DESCRIPTION OF THE TASK >>
Please give the listing again, word for word, with nothing left out.

DATA SHOWN >>
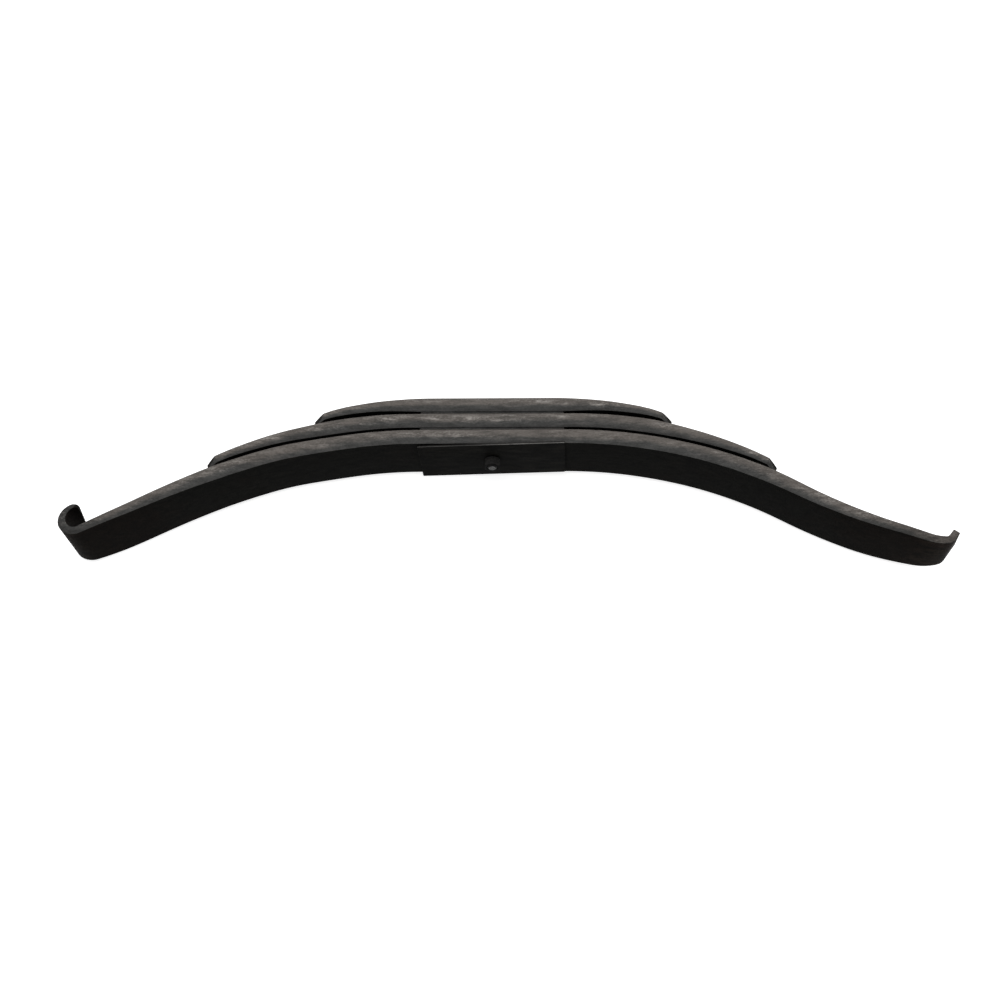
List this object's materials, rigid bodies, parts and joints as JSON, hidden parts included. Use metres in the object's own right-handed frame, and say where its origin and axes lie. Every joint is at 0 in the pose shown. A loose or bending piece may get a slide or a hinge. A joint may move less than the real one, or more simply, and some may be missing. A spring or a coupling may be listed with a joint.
{
  "type": "leaf spring",
  "caption": "Slipper leaf spring of long tapered leaves held by a centre bolt, with liners and a clamp plate, a curled hook at one end and a short upturned lip at the other.",
  "frame": {"origin": "on the lower crest of the main leaf's rounded edge, on the centre bolt's axis, with the main leaf's middle plane at Y = 0", "axes": "+X along the spring towards the lip end, +Y through the leaves from the main leaf to the shortest one, +Z across the width"},
  "size_m": [1.0949, 0.2249, 0.081],
  "materials": {
    "leaf_steel": "heat-treated spring steel under dark mill scale, worn grey and brown on its rounded edges",
    "liner_steel": "thin dark steel strip",
    "plate_steel": "dark scaled steel plate",
    "bolt_steel": "dull machined steel"
  },
  "bodies": {
    "clamped_centre": {"main_leaf_centre": "leaf_steel", "second_leaf_centre": "leaf_steel", "third_leaf_centre": "leaf_steel", "inner_liner": "liner_steel", "outer_liner": "liner_steel", "clamp_plate": "plate_steel", "centre_bolt": "bolt_steel", "centre_nut": "bolt_steel"},
    "hook_arm": {"main_leaf_hook_arm": "leaf_steel", "second_leaf_hook_arm": "leaf_steel", "third_leaf_hook_arm": "leaf_steel"},
    "lip_arm": {"main_leaf_lip_arm": "leaf_steel", "second_leaf_lip_arm": "leaf_steel", "third_leaf_lip_arm": "leaf_steel"}
  },
  "joints": [
    {"name": "hook_arm_flex", "type": "hinge", "parent": "clamped_centre", "child": "hook_arm", "pos_m": [-0.15, 0.0185, 0.0381], "axis": [0, 0, -1], "range_deg": [0, 9], "stiffness_Nm_per_rad": 95000},
    {"name": "lip_arm_flex", "type": "hinge", "parent": "clamped_centre", "child": "lip_arm", "pos_m": [0.15, 0.0185, 0.0381], "axis": [0, 0, 1], "range_deg": [0, 9], "stiffness_Nm_per_rad": 95000}
  ]
}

ANSWER IN FULL >>
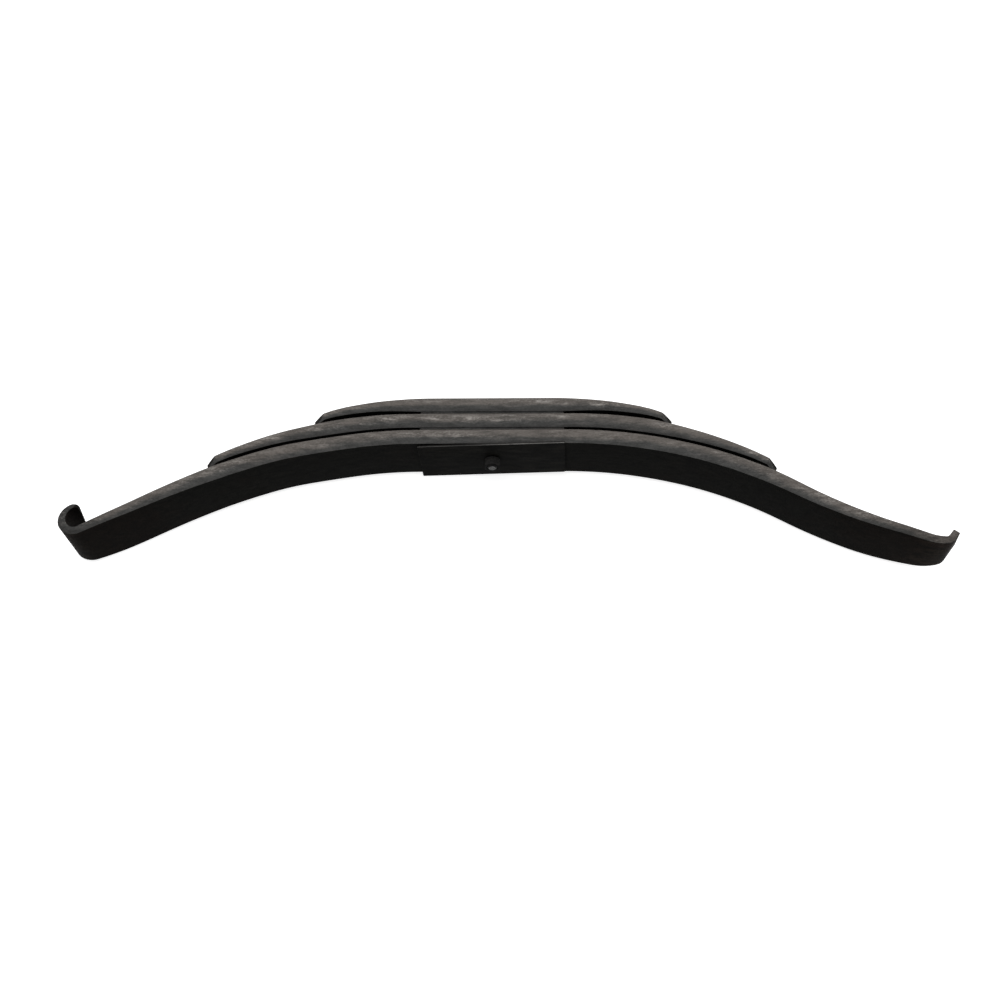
List this object's materials, rigid bodies, parts and joints as JSON, hidden parts included. Use metres in the object's own right-handed frame, and say where its origin and axes lie. Every joint is at 0 in the pose shown. A loose or bending piece may get a slide or a hinge. A joint may move less than the real one, or more simply, and some may be missing. A spring or a coupling may be listed with a joint.
{
  "type": "leaf spring",
  "caption": "Slipper leaf spring of long tapered leaves held by a centre bolt, with liners and a clamp plate, a curled hook at one end and a short upturned lip at the other.",
  "frame": {"origin": "on the lower crest of the main leaf's rounded edge, on the centre bolt's axis, with the main leaf's middle plane at Y = 0", "axes": "+X along the spring towards the lip end, +Y through the leaves from the main leaf to the shortest one, +Z across the width"},
  "size_m": [1.0949, 0.2249, 0.081],
  "materials": {
    "leaf_steel": "heat-treated spring steel under dark mill scale, worn grey and brown on its rounded edges",
    "liner_steel": "thin dark steel strip",
    "plate_steel": "dark scaled steel plate",
    "bolt_steel": "dull machined steel"
  },
  "bodies": {
    "clamped_centre": {"main_leaf_centre": "leaf_steel", "second_leaf_centre": "leaf_steel", "third_leaf_centre": "leaf_steel", "inner_liner": "liner_steel", "outer_liner": "liner_steel", "clamp_plate": "plate_steel", "centre_bolt": "bolt_steel", "centre_nut": "bolt_steel"},
    "hook_arm": {"main_leaf_hook_arm": "leaf_steel", "second_leaf_hook_arm": "leaf_steel", "third_leaf_hook_arm": "leaf_steel"},
    "lip_arm": {"main_leaf_lip_arm": "leaf_steel", "second_leaf_lip_arm": "leaf_steel", "third_leaf_lip_arm": "leaf_steel"}
  },
  "joints": [
    {"name": "hook_arm_flex", "type": "hinge", "parent": "clamped_centre", "child": "hook_arm", "pos_m": [-0.15, 0.0185, 0.0381], "axis": [0, 0, -1], "range_deg": [0, 9], "stiffness_Nm_per_rad": 95000},
    {"name": "lip_arm_flex", "type": "hinge", "parent": "clamped_centre", "child": "lip_arm", "pos_m": [0.15, 0.0185, 0.0381], "axis": [0, 0, 1], "range_deg": [0, 9], "stiffness_Nm_per_rad": 95000}
  ]
}